La caminata empieza en La Legua de Aserrí: cuatro kilómetros de camino empinado y otros cuatro en la montaña, hasta los 2506 m de altura y ocho horas a corazón batiente hasta la cumbre. Para alcanzar la Legua se sigue la carretera a la región de los Santos, luego de pasar Tarbaca y desviarse a la izquierda. Para llegarse hasta la Legua hay que ser valiente y no tenerles miedo a los abismos ni al vértigo.

Antes de llegar están el puente sobre el río Tarrazú y el pueblo Monterrey, colgado de la cordillera, como todos los pueblos y caseríos de la region. Después, descendiendo la última cuesta interminable, se divisa el Caraigres. Su cara, hacia ese lado, entristece: el deterioro grita: grandes zarpazos de monstruo en el costado, derrumbes, nostalgia gris del antiguo bosque en las laderas que caen hasta el río Caraigres, casi tan seco en esta época como las lomas. Alguna vez esa ladera fue dichosa con sus robles. Y muchas otras.

Sentir las montañas. Hay dos maneras de gozar las montañas. Una, a lo lejos. Así, el Dragón es imponente desde cualquier perspectiva un poco distante. Recuerdo una caminata de Copalchí a Casamata, ruta que se extiende, creo, unos ocho kilómetros por colinas moderadas. Mientras se sigue el paso sobre la lomas de la montaña, a la izquierda se columbra el Guarco y buena parte de Cartago en su expansión obsesiva hacia el macizo del Irazú. Vista hermosa, por supuesto, pero el paisaje a la derecha cautiva sin remedio, pues te acompaña metro a metro el Caraigres. También se lo ve desde la carretera interamericana, si se quiere una visón más profunda.

La otra manera de ver o sentir la montaña es subir por entre las raíces que forman escalones llenos de humus, dejarse avasallar por el bosque y llegar a la cima. Para ello se necesita un poco de energía y mucha pasión. El premio es grande: los robles, las bromelias, las barbas de viejo, el canto de los jilgueros, aire puro; y al descender, el ingreso de la niebla que te induce un sentimiento de misterio.

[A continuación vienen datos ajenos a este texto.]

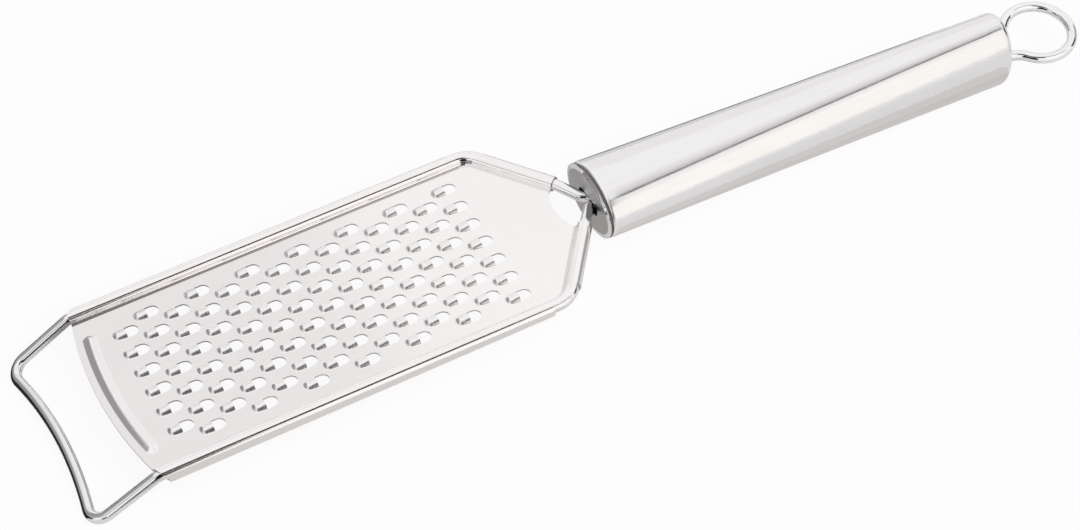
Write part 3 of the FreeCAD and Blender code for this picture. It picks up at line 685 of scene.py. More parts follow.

Ya en el último aliento tras ocho horas de marcha, el paisaje en movimiento que pasa por la ventana del autobús se apodera del ánimo: el crepúsculo acompaña el regreso, cuando llevás el cuerpo lleno de montaña, dispuesto al goce de la perezosa claridad que aún persiste en el cielo del Pacífico. Los nubarrones dramáticos, como fantasmas en el cielo, son una especie de contraparte de los macizos sombríos que pujan hacia el cielo desde las gargantas perpendiculares, o que así parecen desde lejos.

Me invade también una reflexión sombría como el angelus: el bosque del Caraigres, esa especie de cabellera que corona la roca gigantesca orientada hacia los Santos, está aislado. Hay cortes abruptos: limites precisos: pastizales, caminos, cercas, abismos y ya. Esta y otras arboledas son islas verdes en medio de los cerros depredados, sin continuidad, sin corredores. Triste sentimiento. El porvenir, a no sé cuantos años plazo, es la conversión de estas montañas en desierto rocoso, o la reacción de un país que se tome en serio su retórica ambientalista.

Mientras tanto, el Caraigres sigue ahí, irradiando la fascinación de los dragones heridos.